The Committee then turned its attention to the third charge about whether Treasury should consider more rapidly extending the weighted average maturity (WAM) of its debt and if so, what strategies might best assist Treasury in achieving such a goal, while remaining consistent with our broader debt management principles.
The presenting member noted that the Committee had periodically addressed this question in the past, concluding each time that the reasons for extending the WAM more rapidly had not been compelling. Historically, borrowing at the short end of the curve had been a cost saving strategy based on the level of rates and the presence of positive term premia. However, the fact that interest rates were near historic lows and term premia was currently negative suggested that the Committee should reconsider this question.
The member suggested that one strategy for extending WAM would be for Treasury to reduce bills issuance from current levels. In fact, maintaining the current nominal stock of bills outstanding implied that these securities would decline as a share of the outstanding debt and decline as a share of GDP.
The member then proceeded to discuss three purely hypothetical alternative strategies for increasing the pace of maturity extension. The member began by noting that given the current maturity structure of new issuance, WAM will naturally extend to about 80 months by 2022. The member stated that this status quo strategy could be considered a "base case" for comparing alternative strategies. The member outlined three hypothetical debt issuance strategies that would extend the WAM to 80 months by 2017.
The first hypothetical alternative strategy maintained the current auction schedule but reduced both 2- and 3-year issuance sizes and increased 10- and 30-year issuance sizes. The second hypothetical alternative introduced a new 50-year bond. In this strategy, 2- and 3-year note issuance sizes were reduced and a 50-year was introduced. The third hypothetical alternative reintroduced a 20-year bond. In this strategy, Treasury reduced both 2-year and 3-year issuance and raised commensurate funds through the issuance of a 20-year bond.
The presenting member then estimated the potential impact on the debt portfolio associated with each of these three strategies, noting that in all three hypothetical cases, investors would be required to absorb significantly greater amounts of long-end debt compared to the base case. The member further noted that even under the base case, long-term debt was expected to double over the next 5 years.
The presenting member then turned to potential demand for long-duration debt and an assessment of whether the markets had the capacity to absorb the increases in long-term debt associated with the alternative strategies. The member noted that the pension & liability-driven investment (LDI) community was expected to provide the most domestic demand for duration.
However, the presenting member also observed that there were many sources of duration currently available to these investors and that this demand could be filled by credit, mortgages, and current expected Treasury supply.
The presenter concluded that the benefits from a more rapid WAM extension were relatively small. For example, using the assumptions contained in the analysis, a more rapid extension would only result in a two percent decline in the amount of debt maturing each year, and would not create any net interest-cost savings (assuming CBO interest rate forecast is realized).
The presenting member further noted that a more rapid extension of WAM had the potential to increase interest rates and term premia.
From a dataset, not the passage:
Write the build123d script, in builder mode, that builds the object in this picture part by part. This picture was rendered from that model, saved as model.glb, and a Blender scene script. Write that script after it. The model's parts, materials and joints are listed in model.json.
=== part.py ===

Demand for longer-dated debt in excess of that which was already anticipated was uncertain, absent changes in the accounting or regulatory environment.
A discussion followed the presentation with some members contending that the current glide path of WAM was appropriate, while others argued for more aggressive extension. The proponents of the current glide path stated that Treasury should adhere to its model of “regular and predictable” issuance, which provides sufficient tailwind for WAM extension with the least disruption to the market. Proponents of more aggressive extension cited the low cost of term premium in the market. The discussion concluded with a recommendation to do more work on the cost and benefits of extension strategies.
Due to time constraints, the Committee did not have an in-depth discussion regarding the charge relating to primary and secondary housing markets. However, the participants were keenly interested to hear the presenter’s conclusions that secondary market liquidity was strong in MBS markets and that prices had increased in response to recent actions undertaken by the Federal Reserve. In addition, the presentation noted that there were a number of promising conditions in the primary market, including loosening lending standards, rising home prices, and historically low mortgage rates. Hurdles that remain include GSE reform, changes in loan servicing, regulatory capital changes, ongoing and future legal exposures and the availability of credit.
The meeting adjourned at 1:00 p.m.
The Committee reconvened at the Department of the Treasury at 5:00 p.m. All Committee members were present. The Chairman presented the Committee report to Acting Secy. Wolin.
A brief discussion followed the Chairman's presentation but did not raise significant questions regarding the report's content.
The Committee then reviewed the financing for the remainder of the January through March quarter and the April through June quarter (see attached).
The meeting adjourned at 6:00 p.m.
James G. Clark
Deputy Assistant Secretary for Federal Finance
United States Department of the Treasury
February 5, 2013
Matthew E. Zames, Chairman
Treasury Borrowing Advisory Committee
Of The Securities Industry and Financial Markets Association
February 5, 2013
Ashok Varadhan, Vice Chairman
Treasury Borrowing Advisory Committee
Of The Securities Industry and Financial Markets Association
February 5, 2013
Treasury Borrowing Advisory Committee Quarterly Meeting
Committee Charge – February 5, 2013
Taking into consideration Treasury’s short, intermediate, and long-term financing requirements, as well as uncertainties about the economy and revenue outlook for the next few quarters, what changes to Treasury’s coupon auctions do you recommend at this time, if any?
Mortgage and Housing Market Conditions
We would like the Committee to comment on current conditions in the primary and secondary financing markets for housing credit. Please identify and discuss any barriers or hurdles that impede the availability of credit within these markets. What steps can the banking industry, regulators, and/or policy makers take to assure that the availability of credit to this market continues to improve?
More Rapid Extension of the Average Maturity of Debt
For the past several years, Treasury has been pursuing a policy of extending the average maturity of its debt. Should Treasury consider even more rapidly extending the weighted average maturity of its debt? If Treasury were to do so, what strategies might best assist us in achieving that goalwhile remaining consistent with ourbroader debt management principles?
Financing this Quarter
We would like the Committee’s advice on the following:
- The composition of Treasury notes and bonds to refund approximately $64 billion of privately-held notes maturing on February 15, 2013.
- The composition of Treasury marketable financing for the remainder of the January-March quarter, including cash management bills.
- The composition of Treasury marketable financing for the April - June quarter, including cash management bills.